» **Rows**:

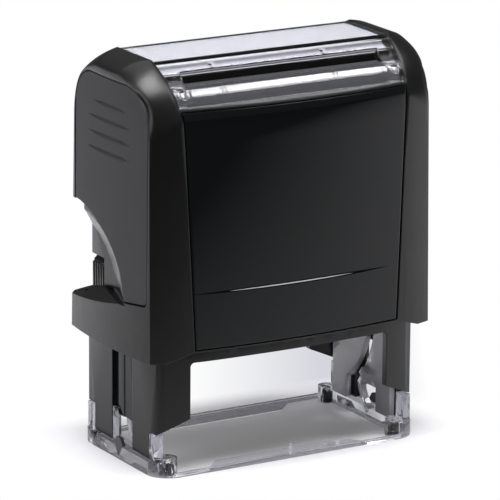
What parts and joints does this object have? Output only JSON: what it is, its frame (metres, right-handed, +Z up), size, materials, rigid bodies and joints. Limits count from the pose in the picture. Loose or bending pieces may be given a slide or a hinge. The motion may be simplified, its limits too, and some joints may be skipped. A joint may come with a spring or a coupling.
{
  "type": "self inking stamp",
  "caption": "Self-inking hand stamp: bowed black shell on a leg frame, clear top window with card, clear foot, text plate that turns over, pull-out ink cartridge.",
  "frame": {"origin": "on the table under the middle of the stamp", "axes": "+Z up, X along the length of the imprint, -Y towards the front with the glossy panel, +Y towards the back where the cartridge comes out"},
  "size_m": [0.0764, 0.0458, 0.0943],
  "materials": {
    "satin_black": "satin, fine grain",
    "matte_black": "matte, fine grain",
    "gloss_black": "high gloss",
    "clear_smoke": "clear, slightly smoky",
    "arm_grey": "satin",
    "card_white": "matt paper card",
    "foam_grey": "closed cell foam",
    "text_rubber": "matte rubber",
    "pad_felt": "ink soaked felt",
    "plug_rubber": "soft rubber",
    "mark_grey": "gloss",
    "pin_steel": "polished",
    "spring_steel": "drawn wire"
  },
  "bodies": {
    "frame": {"leg_frame": "satin_black", "clear_foot": "clear_smoke", "guide_plate_left": "clear_smoke", "guide_plate_right": "clear_smoke", "end_web_left": "gloss_black", "end_web_right": "gloss_black", "centre_mark_left": "mark_grey", "centre_mark_right": "mark_grey", "rubber_plug_front_left": "plug_rubber", "rubber_plug_front_right": "plug_rubber", "rubber_plug_back_left": "plug_rubber", "rubber_plug_back_right": "plug_rubber", "return_spring_left": "spring_steel", "return_spring_right": "spring_steel", "spring_peg_left": "satin_black", "spring_peg_right": "satin_black"},
    "shell": {"outer_shell": "satin_black", "front_panel": "gloss_black", "back_panel": "gloss_black", "side_panel_left": "matte_black", "side_panel_right": "matte_black", "index_card": "card_white", "shell_arm_left": "arm_grey", "shell_arm_right": "arm_grey"},
    "plate": {"plate_carrier": "satin_black", "axle_pin_left": "pin_steel", "axle_pin_right": "pin_steel", "plate_foam": "foam_grey", "text_plate": "text_rubber"},
    "cartridge": {"ink_tray": "satin_black", "ink_pad": "pad_felt", "cartridge_grip_left": "satin_black", "cartridge_grip_right": "satin_black"},
    "window": {"top_window": "clear_smoke"}
  },
  "joints": [
    {"name": "press", "type": "slide", "parent": "frame", "child": "shell", "axis": [0, 0, -1], "range_m": [0, 0.024], "stiffness_N_per_m": 300, "springref_m": -0.02, "deforming": ["return_spring_left", "return_spring_right"]},
    {"name": "plate_turn", "type": "hinge", "parent": "shell", "child": "plate", "pos_m": [0, 0, 0.0299], "axis": [1, 0, 0], "range_deg": [0, 180]},
    {"name": "cartridge_draw", "type": "slide", "parent": "frame", "child": "cartridge", "axis": [0, 1, 0], "range_m": [0, 0.0365]},
    {"name": "window_lift", "type": "slide", "parent": "shell", "child": "window", "axis": [0, 0, 1], "range_m": [0, 0.012]}
  ],
  "couplings": [
    {"joint": "plate_turn", "follows": "press", "rad_per_m": 130.89}
  ]
}
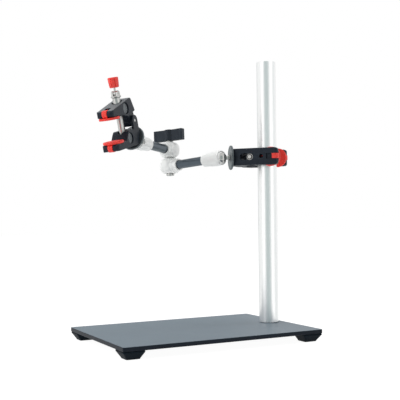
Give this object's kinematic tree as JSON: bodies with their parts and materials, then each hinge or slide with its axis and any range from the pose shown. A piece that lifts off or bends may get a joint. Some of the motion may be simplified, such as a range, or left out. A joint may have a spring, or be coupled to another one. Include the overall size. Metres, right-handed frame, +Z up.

» **Problem**: Filter for "joints". Return all lines that hold it.

» **Exercise solution**:
What parts and joints does this object have? Output only JSON: what it is, its frame (metres, right-handed, +Z up), size, materials, rigid bodies and joints. Limits count from the pose in the picture. Loose or bending pieces may be given a slide or a hinge. The motion may be simplified, its limits too, and some joints may be skipped. A joint may come with a spring or a coupling.
  "joints": [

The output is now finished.